Exactly the lines from the line with "the tail's end" to the line with "points = [vertex.co" should be extracted, both included, with no other lines.

--------------------------------------------------

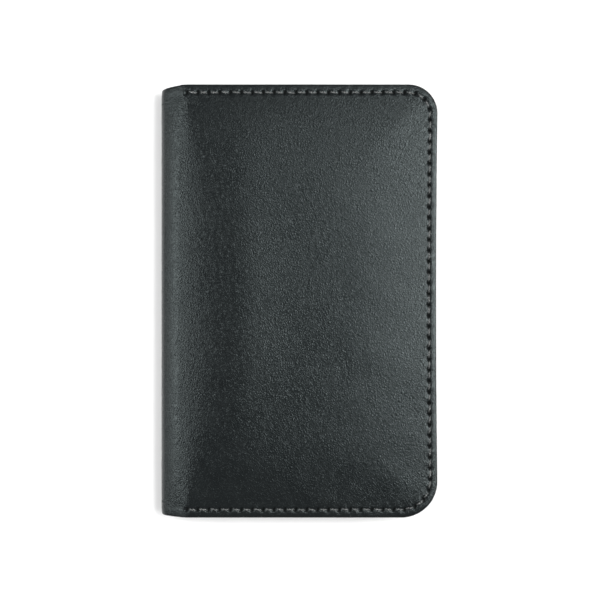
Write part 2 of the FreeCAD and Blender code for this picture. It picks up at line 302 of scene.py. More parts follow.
# the slow waves of a leather sheet
WAVES = 9
WAVE_LENGTHS = (16, 42)
WAVE_RISE = 0.014
BACK_WAVES = 0.3
# the seam: its sunk line, its stitch holes and the puckers between them
TROUGH_DEPTH = 0.09
TROUGH_HALF = 0.75
HOLE_DEPTH = 0.85
HOLE_ALONG = 0.52
HOLE_ACROSS = 0.66
HOLE_SLANT = 0.3
SEAM_LEAD = 1.2
SEAM_FADE = 0.8
PUCKER_RISE = 0.05
PUCKER_HALF = 1.6
# the cut edge
EDGE_ROUND = 0.45
BEVEL_DROP = 0.2
BEVEL_WIDTH = 2.3
BEVEL_POWER = 1.3


def inset_of(x, y):
    """How far inside the outline a point is."""
    _, cx, cy, _, _ = run_facts(0.0, 0.0)
    edge_x = DIP_X - np.sqrt(DIP_RADIUS**2 - y**2)
    inset = np.minimum(HALF_HEIGHT - np.abs(y), edge_x - x)
    for i, r in enumerate((CORNER_TOP, CORNER_BOTTOM)):
        beyond = (x > cx[i]) & (np.abs(y) > abs(cy[i])) & (y * cy[i] > 0)
        inset = np.where(beyond, r - np.hypot(x - cx[i], y - cy[i]), inset)
    return inset


def crown(x, y):
    """The rise of the front cover over the pockets, which falls off towards the seam."""
    inside = np.clip((inset_of(x, y) - CROWN_START) / CROWN_RISE, 0, 1)
    across = 1 - (1 - inside) ** CROWN_POWER
    beyond = np.clip((x - CROWN_TOP_X) / (CROWN_END_X - CROWN_TOP_X), 0, 1)
    ridge = RIDGE_RISE * np.exp(-(((x - RIDGE_X) / RIDGE_HALF) ** 2)) * (1 - (y / HALF_HEIGHT) ** 2)
    return CROWN * across * (1 - (1 - CROWN_FORE) * beyond**CROWN_FORE_POWER) + ridge


def spine_fall(x, y):
    """How far the front cover has come down towards the spine.

    Near the top and bottom the seam holds the layers flat up to its first hole. Half-way up, the
    leather falls from further out and further down.
    """
    held = smooth_step((np.abs(y) / HALF_HEIGHT - FALL_FREE) / (1 - FALL_FREE))
    start = FALL_START_MIDDLE + (FALL_START_ENDS - FALL_START_MIDDLE) * held
    drop = FALL_MIDDLE + (FALL_ENDS - FALL_MIDDLE) * held
    return drop * np.clip((start - x) / (start - SPLIT_X), 0, None) ** 2


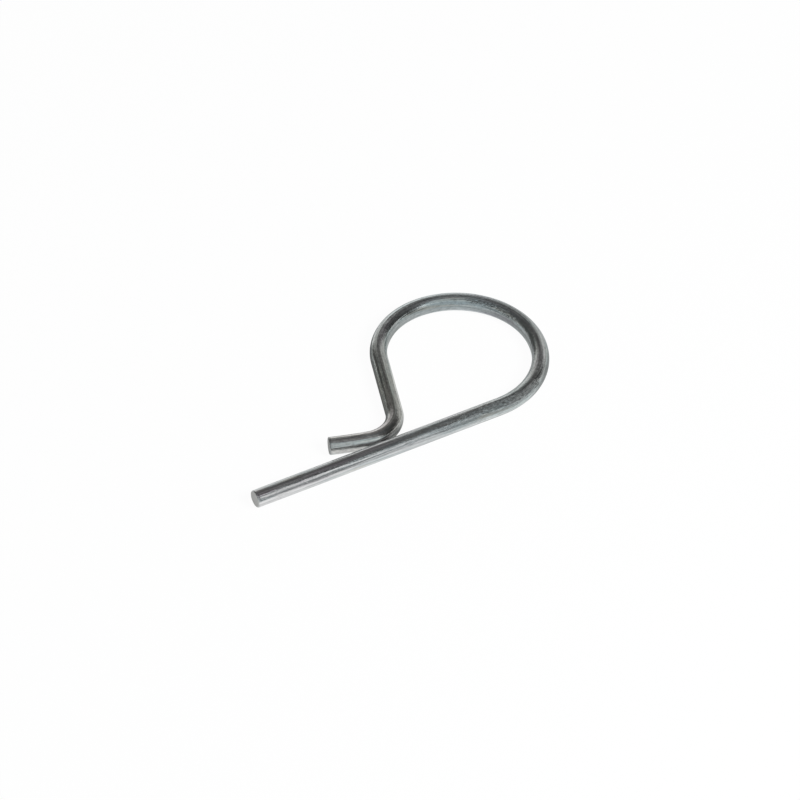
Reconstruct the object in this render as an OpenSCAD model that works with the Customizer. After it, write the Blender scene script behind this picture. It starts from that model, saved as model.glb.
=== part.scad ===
// Spring cotter pin (R-clip): one length of round wire, bent in a single plane.
// The straight leg goes through the cross hole of a shaft. The sprung arm, which is
// the loop, the neck and the bend, closes on the outside of the shaft. The flared
// tail leads the shaft in between the bend and the leg.
// Millimetres, +Z up. The clip lies flat on z = 0 with its leg along X and the leg's
// tip at -X, and the origin is the centre of its footprint.

/* [Wire] */
// Diameter of the round wire
wire_d = 5; // [2.5:0.1:7]
// Depth of the 45 degree chamfer round each cut end
end_chamfer = 0.35; // [0.1:0.05:0.9]

/* [Leg] */
// Straight length of the leg, from its tip to the start of the loop
leg_len = 76.5; // [50:0.5:150]

/* [Loop] */
// Centreline radius of the loop's first half turn, which the leg runs into
loop_r = 23; // [18:0.1:40]
// Centreline radius of the tighter shoulder, which closes the loop and runs into the neck
shoulder_r = 21.1; // [15:0.1:26]
// Angle that the shoulder turns through, past the loop's half turn, in degrees
shoulder_turn = 71.5; // [55:0.5:84]

/* [Arm] */
// Clear gap between the bend and the leg, when the clip is relaxed
neck_gap = 0.85; // [0.3:0.05:3]
// Centreline radius of the tight bend at the leg
bend_r = 8; // [4:0.1:12]
// Angle between the tail and the leg where the tail leaves the bend, in degrees
tail_flare = 5; // [0:1:30]
// Centreline length of the tail, from the bend to its cut end
tail_len = 14.2; // [4:0.1:25]
// Centreline radius of the tail's slight curve away from the leg
tail_r = 71.5; // [30:0.5:200]

/* [Hidden] */
$fn = 96;
half_turn = 180;
wire_r = wire_d / 2;

// A bend is drawn from both of its ends, as two pieces that overlap in the middle, so
// that both ends meet their neighbours exactly. This is each piece's share of the bend.
piece_share = 0.6;
// Bending stretches the wire, so its radius is less by this much past each bend's middle
bend_thinning = 0.002;

// The leg starts at the tip's chamfer, and the tail stops short by its own
leg_straight = leg_len - end_chamfer;
tail_turn = (tail_len - end_chamfer) / tail_r * 180 / PI;

// Unit vector to the right of a heading, which is measured anticlockwise from +X
function right_of(heading) = [sin(heading), -cos(heading)];

// Centreline heights over the loop's centre. The neck is as long as it has to be for
// the bend's lowest point to clear the leg by the gap.
neck_heading = half_turn + shoulder_turn;
neck_start_y = loop_r - shoulder_r + shoulder_r * right_of(neck_heading).y;
bend_centre_y = -loop_r + wire_d + neck_gap + bend_r;
neck_end_y = bend_centre_y - bend_r * right_of(neck_heading).y;
neck_len = (neck_start_y - neck_end_y) / -sin(neck_heading);

// The tip of the leg. The footprint reaches from there to the loop's far side, and as
// far to either side as the loop does.
tip_x = -(leg_len + loop_r + wire_r) / 2;

// A straight run of wire along +X. What follows starts at its end.
module straight(length) {
    rotate([0, 90, 0]) cylinder(h = length, r = $section_r);
    translate([length, 0, 0]) children();
}

// A chamfered end, cut square, that points along +X
module cut_end() {
    rotate([0, 90, 0]) cylinder(h = end_chamfer, r1 = $section_r, r2 = $section_r - end_chamfer);
}

// An arc of wire round Z, from an angle of start. A negative turn draws it clockwise.
module arc(radius, start, turn) {
    rotate_extrude(angle = turn, start = start) translate([radius, 0]) circle(r = $section_r);
}

// A half turn to the left from +X. What follows starts at its end.
module u_turn(radius) {
    translate([0, radius, 0]) arc(radius, -90, half_turn);
    translate([0, 2 * radius, 0]) rotate([0, 0, half_turn]) children();
}

// A bend of less than a half turn from +X, to the left for a positive turn or to the
// right for a negative one. What follows starts at its end.
module bend(radius, turn) {
    side = sign(turn);
    translate([0, side * radius, 0]) {
        arc(radius, -90 * side, turn * piece_share);
        let ($section_r = $section_r - bend_thinning) rotate([0, 0, turn]) {
            arc(radius, -90 * side, -turn * piece_share);
            translate([0, -side * radius, 0]) children();
        }
    }
}

// The whole wire, walked from the leg's tip to the tail's end
module clip() {
    $section_r = wire_r;
    color("silver") translate([tip_x + end_chamfer, -loop_r, wire_r]) {
        mirror([1, 0, 0]) cut_end();
        straight(leg_straight)
        u_turn(loop_r)
        bend(shoulder_r, shoulder_turn)
        straight(neck_len)
        bend(bend_r, -(shoulder_turn + tail_flare))
        bend(tail_r, -tail_turn)
        cut_end();
    }
}

clip();
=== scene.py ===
# %% [markdown]
# # A spring cotter pin
#
# The real object is one length of drawn spring steel wire. It is bent cold round
# pegs, all in one plane, and then zinc plated in a barrel with thousands of others.
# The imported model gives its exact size, and this notebook gives it its surface.
# Everything is in metres.

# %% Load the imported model
import math

import bmesh
import bpy
import numpy as np
from mathutils import Matrix, Vector


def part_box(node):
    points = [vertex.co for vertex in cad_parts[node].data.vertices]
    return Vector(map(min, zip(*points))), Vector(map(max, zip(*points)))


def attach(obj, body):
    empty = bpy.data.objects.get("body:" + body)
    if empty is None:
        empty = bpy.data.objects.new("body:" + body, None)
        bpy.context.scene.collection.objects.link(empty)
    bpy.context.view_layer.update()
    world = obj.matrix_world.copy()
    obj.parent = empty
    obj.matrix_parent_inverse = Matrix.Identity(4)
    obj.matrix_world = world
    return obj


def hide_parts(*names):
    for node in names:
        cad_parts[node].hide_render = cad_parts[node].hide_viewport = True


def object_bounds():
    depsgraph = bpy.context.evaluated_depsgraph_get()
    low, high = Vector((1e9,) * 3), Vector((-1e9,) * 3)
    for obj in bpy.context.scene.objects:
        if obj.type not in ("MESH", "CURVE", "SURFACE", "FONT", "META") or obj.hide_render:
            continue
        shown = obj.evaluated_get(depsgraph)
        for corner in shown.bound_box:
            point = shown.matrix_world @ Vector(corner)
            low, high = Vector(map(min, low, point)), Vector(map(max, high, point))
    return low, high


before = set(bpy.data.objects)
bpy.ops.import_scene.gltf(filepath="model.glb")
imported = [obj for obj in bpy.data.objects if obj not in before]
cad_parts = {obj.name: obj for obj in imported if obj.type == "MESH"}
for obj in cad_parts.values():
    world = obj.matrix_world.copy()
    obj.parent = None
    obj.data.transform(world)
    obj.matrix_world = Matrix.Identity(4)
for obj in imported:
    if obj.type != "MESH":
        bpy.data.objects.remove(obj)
cad_low, cad_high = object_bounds()
print("packed model", [round(v * 1000, 2) for v in cad_high - cad_low], "mm")

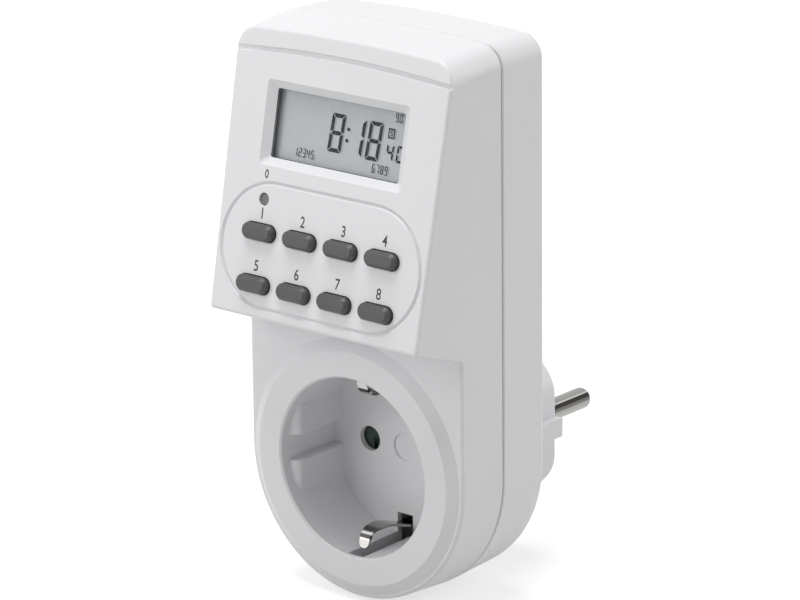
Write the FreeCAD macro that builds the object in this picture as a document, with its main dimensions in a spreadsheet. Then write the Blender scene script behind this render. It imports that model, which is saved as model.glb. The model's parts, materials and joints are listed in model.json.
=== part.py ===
"""Plug-in digital timer with an earthed socket in front, a plug behind and a sloping console.

Millimetres. X runs to the viewer's right, Y from the socket to the plug, Z up. The origin is the middle of
the plug's face, between its two pins. The socket and the plug share the Y axis.
"""

import FreeCAD, Part
import math
import os
import Sketcher
from FreeCAD import Placement, Rotation, Vector

doc = FreeCAD.newDocument("digital_timer")
sheet = doc.addObject("Spreadsheet::Sheet", "sizes")

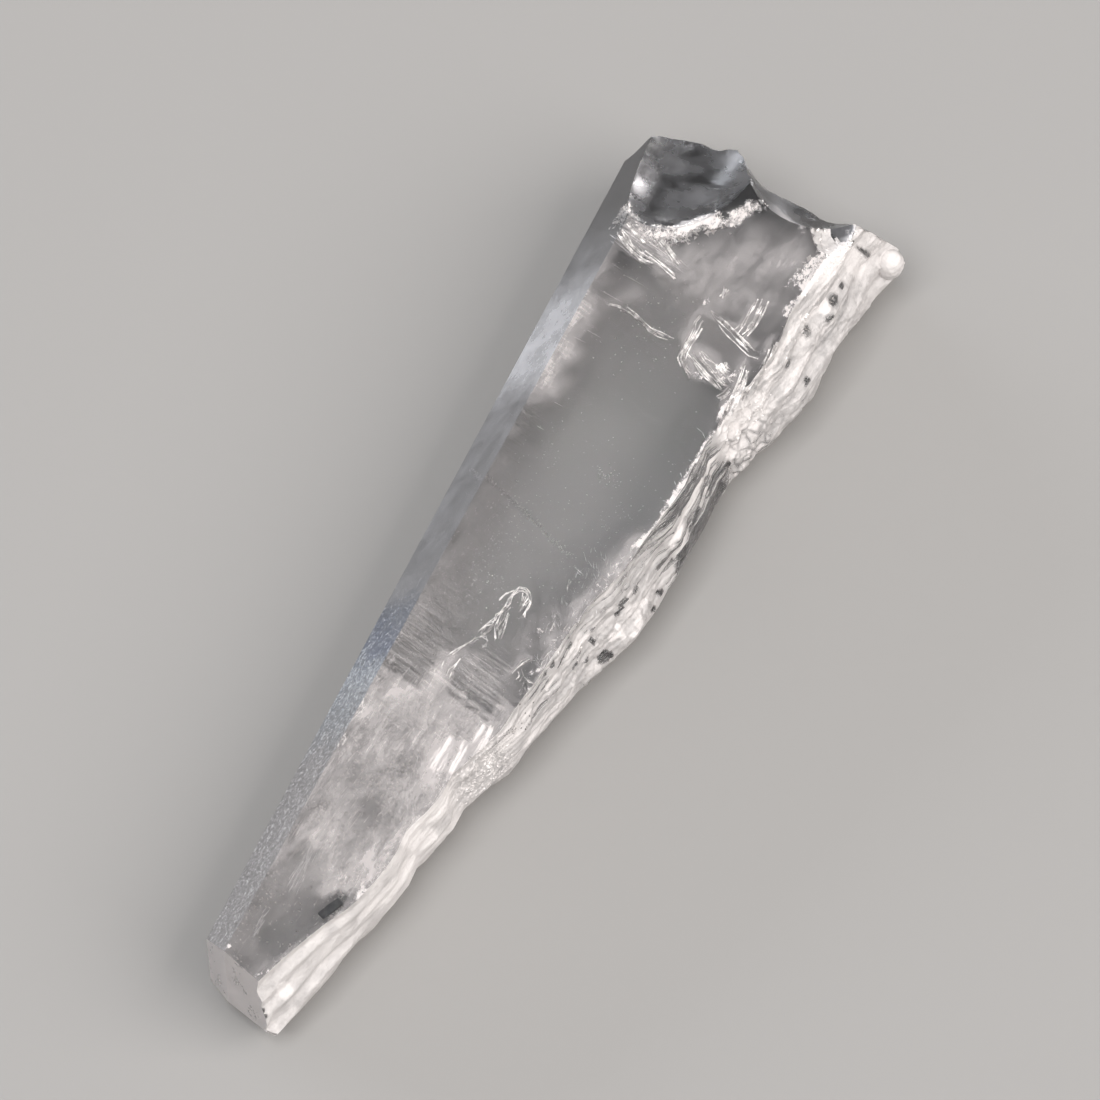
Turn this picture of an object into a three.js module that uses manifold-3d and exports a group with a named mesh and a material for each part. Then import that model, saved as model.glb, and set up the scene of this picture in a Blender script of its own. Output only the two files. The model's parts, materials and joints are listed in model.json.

--------------------------------------------------

## THE OUTPUT
// The whole wire, walked from the leg's tip to the tail's end
module clip() {
    $section_r = wire_r;
    color("silver") translate([tip_x + end_chamfer, -loop_r, wire_r]) {
        mirror([1, 0, 0]) cut_end();
        straight(leg_straight)
        u_turn(loop_r)
        bend(shoulder_r, shoulder_turn)
        straight(neck_len)
        bend(bend_r, -(shoulder_turn + tail_flare))
        bend(tail_r, -tail_turn)
        cut_end();
    }
}

clip();
=== scene.py ===
# %% [markdown]
# # A spring cotter pin
#
# The real object is one length of drawn spring steel wire. It is bent cold round
# pegs, all in one plane, and then zinc plated in a barrel with thousands of others.
# The imported model gives its exact size, and this notebook gives it its surface.
# Everything is in metres.

# %% Load the imported model
import math

import bmesh
import bpy
import numpy as np
from mathutils import Matrix, Vector


def part_box(node):
    points = [vertex.co for vertex in cad_parts[node].data.vertices]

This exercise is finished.